◆ **Work required**: Lines containing "bodies" are to be counted. Report the count alone.

◆ **Provided material**:
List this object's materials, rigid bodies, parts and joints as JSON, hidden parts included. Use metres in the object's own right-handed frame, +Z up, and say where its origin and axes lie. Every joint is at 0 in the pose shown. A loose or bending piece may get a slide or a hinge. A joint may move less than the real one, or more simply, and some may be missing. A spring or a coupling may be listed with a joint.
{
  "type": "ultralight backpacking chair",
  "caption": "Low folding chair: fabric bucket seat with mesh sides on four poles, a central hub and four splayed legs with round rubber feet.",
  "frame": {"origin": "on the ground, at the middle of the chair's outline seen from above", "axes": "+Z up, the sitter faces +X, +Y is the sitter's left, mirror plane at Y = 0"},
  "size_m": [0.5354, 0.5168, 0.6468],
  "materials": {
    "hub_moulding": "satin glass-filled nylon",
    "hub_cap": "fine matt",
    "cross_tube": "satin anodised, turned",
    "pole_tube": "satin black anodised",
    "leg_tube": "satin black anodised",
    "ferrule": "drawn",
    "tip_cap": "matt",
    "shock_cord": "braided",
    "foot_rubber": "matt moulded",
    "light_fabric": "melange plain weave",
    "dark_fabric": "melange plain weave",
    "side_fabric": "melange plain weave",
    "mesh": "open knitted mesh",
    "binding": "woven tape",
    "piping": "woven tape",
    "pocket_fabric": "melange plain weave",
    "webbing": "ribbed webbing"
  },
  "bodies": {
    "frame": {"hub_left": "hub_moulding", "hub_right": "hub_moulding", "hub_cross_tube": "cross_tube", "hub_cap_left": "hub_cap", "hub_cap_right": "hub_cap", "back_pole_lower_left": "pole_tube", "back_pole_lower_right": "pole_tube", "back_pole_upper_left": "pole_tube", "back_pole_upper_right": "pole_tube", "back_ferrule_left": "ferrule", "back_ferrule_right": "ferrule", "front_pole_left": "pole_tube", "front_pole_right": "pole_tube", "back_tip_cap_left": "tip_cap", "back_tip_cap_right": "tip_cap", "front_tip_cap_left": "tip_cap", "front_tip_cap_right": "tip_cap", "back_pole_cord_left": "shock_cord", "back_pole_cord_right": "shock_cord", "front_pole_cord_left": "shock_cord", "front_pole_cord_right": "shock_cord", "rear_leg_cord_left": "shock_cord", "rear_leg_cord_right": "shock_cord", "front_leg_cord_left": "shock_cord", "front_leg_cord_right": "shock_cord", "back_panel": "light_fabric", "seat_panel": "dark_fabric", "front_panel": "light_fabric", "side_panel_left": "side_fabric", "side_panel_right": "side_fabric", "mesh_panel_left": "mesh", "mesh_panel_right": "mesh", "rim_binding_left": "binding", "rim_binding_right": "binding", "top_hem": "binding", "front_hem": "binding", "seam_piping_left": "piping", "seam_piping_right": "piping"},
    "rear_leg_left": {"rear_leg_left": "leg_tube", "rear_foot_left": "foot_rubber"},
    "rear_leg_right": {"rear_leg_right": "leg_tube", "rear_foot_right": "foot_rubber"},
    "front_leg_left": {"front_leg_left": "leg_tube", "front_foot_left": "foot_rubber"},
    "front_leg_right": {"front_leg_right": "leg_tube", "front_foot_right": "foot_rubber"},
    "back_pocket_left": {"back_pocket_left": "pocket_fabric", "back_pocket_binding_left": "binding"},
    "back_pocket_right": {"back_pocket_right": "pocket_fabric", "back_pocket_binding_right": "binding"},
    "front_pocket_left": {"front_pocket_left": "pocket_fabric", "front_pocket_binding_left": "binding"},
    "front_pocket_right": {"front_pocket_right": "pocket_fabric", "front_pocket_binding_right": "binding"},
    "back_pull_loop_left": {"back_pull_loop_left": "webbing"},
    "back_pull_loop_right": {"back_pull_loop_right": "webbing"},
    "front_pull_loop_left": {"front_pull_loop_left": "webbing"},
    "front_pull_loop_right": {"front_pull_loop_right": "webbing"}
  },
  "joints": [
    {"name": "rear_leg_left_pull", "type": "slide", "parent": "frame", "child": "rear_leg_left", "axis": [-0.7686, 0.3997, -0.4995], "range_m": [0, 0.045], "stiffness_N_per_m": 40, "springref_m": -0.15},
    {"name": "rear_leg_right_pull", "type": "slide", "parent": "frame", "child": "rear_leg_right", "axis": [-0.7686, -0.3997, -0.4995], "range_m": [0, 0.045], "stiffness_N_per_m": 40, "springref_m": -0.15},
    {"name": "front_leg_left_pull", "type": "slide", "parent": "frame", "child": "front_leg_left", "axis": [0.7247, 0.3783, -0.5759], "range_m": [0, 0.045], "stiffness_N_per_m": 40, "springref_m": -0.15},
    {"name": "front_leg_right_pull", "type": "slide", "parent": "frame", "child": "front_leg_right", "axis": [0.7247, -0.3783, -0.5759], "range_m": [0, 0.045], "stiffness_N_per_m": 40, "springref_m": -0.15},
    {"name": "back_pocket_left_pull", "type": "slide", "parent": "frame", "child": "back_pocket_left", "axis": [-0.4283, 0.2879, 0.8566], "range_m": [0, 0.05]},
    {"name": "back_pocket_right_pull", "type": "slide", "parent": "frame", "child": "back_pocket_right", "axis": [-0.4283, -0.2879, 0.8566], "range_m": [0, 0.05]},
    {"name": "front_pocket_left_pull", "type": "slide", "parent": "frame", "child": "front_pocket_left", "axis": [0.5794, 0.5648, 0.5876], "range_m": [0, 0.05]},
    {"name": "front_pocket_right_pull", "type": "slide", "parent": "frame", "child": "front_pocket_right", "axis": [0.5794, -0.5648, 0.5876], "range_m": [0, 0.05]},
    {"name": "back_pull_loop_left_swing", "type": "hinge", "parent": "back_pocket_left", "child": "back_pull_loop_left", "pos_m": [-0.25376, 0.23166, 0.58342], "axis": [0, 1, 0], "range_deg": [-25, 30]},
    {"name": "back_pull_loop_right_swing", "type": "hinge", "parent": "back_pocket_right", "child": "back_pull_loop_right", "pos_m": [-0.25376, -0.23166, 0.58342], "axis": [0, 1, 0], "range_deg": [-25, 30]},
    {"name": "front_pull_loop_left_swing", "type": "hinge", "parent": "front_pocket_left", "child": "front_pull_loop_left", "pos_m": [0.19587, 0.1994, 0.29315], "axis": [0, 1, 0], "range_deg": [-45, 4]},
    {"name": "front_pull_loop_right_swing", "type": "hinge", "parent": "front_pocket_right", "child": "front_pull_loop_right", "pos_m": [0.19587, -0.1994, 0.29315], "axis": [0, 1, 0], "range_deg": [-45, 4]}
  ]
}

◆ **Task answer**: 2